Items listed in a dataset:
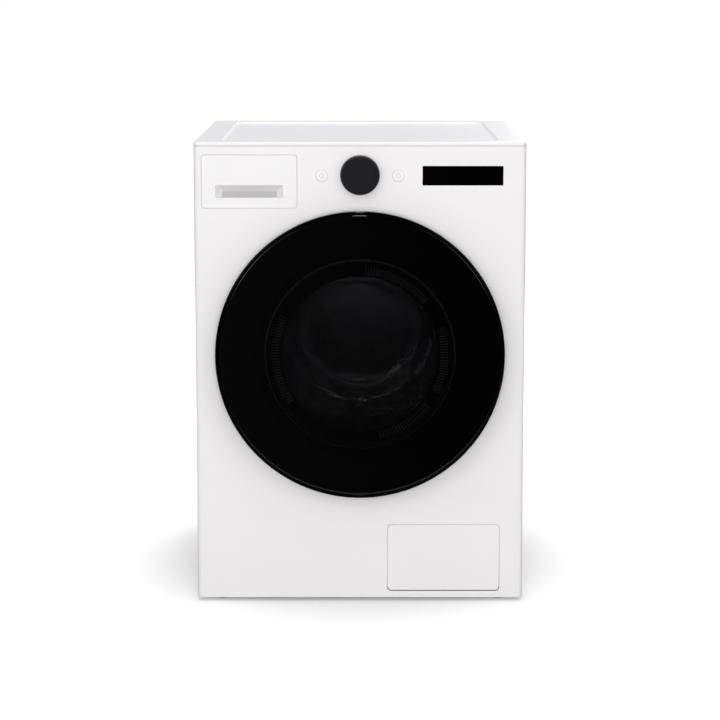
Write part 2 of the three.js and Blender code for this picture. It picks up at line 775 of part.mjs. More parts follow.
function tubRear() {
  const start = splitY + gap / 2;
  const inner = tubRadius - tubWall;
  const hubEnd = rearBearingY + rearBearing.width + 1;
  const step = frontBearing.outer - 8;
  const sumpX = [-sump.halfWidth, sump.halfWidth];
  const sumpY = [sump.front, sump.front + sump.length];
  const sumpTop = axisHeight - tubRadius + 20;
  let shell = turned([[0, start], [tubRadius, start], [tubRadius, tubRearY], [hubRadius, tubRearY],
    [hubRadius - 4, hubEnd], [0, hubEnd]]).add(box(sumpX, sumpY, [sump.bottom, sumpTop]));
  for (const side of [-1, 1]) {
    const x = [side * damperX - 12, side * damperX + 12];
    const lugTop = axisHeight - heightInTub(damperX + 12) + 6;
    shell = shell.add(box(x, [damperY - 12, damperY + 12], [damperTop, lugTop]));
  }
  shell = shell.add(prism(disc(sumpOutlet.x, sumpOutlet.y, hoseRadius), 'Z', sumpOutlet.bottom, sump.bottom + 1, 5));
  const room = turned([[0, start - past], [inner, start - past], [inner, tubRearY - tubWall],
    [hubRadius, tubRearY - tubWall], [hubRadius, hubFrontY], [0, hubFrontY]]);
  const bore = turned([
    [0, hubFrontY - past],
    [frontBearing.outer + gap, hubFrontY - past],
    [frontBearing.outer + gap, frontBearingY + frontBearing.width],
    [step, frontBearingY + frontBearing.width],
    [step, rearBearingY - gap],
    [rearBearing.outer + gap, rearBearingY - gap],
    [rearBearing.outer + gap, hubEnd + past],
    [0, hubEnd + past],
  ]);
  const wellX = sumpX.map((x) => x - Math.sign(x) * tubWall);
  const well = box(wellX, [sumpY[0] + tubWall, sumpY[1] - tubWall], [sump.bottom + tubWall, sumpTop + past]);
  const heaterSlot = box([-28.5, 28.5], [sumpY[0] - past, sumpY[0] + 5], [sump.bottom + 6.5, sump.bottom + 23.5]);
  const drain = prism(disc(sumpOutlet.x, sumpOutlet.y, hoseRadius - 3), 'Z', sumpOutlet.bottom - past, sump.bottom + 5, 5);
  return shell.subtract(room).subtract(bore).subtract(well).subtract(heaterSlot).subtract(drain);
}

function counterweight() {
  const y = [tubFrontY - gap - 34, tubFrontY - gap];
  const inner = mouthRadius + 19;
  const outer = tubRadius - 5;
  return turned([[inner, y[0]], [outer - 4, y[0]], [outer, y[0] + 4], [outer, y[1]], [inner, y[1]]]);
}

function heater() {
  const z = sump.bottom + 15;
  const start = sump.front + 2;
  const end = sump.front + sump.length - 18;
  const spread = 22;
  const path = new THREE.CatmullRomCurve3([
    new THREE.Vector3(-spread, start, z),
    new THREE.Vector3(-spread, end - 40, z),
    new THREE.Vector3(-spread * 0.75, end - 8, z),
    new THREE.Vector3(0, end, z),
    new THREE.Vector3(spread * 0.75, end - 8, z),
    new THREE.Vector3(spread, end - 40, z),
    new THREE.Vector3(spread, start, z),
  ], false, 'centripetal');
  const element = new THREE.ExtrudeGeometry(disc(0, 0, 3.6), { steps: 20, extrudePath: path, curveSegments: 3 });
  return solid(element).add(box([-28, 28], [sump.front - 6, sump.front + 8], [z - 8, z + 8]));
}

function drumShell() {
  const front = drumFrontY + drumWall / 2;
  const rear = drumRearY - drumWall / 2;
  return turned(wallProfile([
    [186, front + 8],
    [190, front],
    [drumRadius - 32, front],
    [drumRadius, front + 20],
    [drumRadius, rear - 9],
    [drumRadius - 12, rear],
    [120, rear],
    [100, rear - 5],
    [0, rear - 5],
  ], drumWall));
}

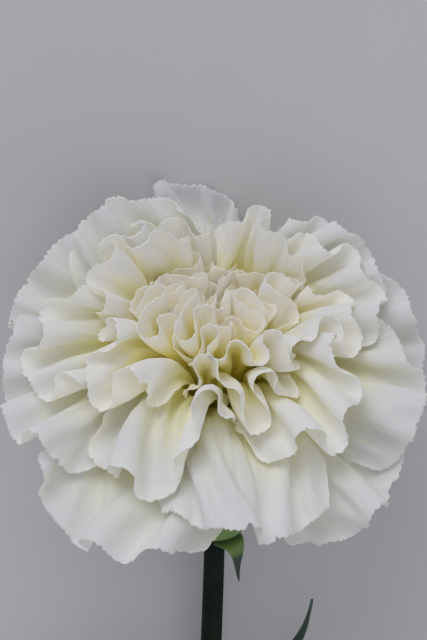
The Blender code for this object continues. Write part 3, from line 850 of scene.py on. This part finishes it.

◆ Problem details ◆
Check each line above for the string "Write" and show the ones that have it.

◆ Solved exercise ◆
Write part 2 of the three.js and Blender code for this picture. It picks up at line 775 of part.mjs. More parts follow.
The Blender code for this object continues. Write part 3, from line 850 of scene.py on. This part finishes it.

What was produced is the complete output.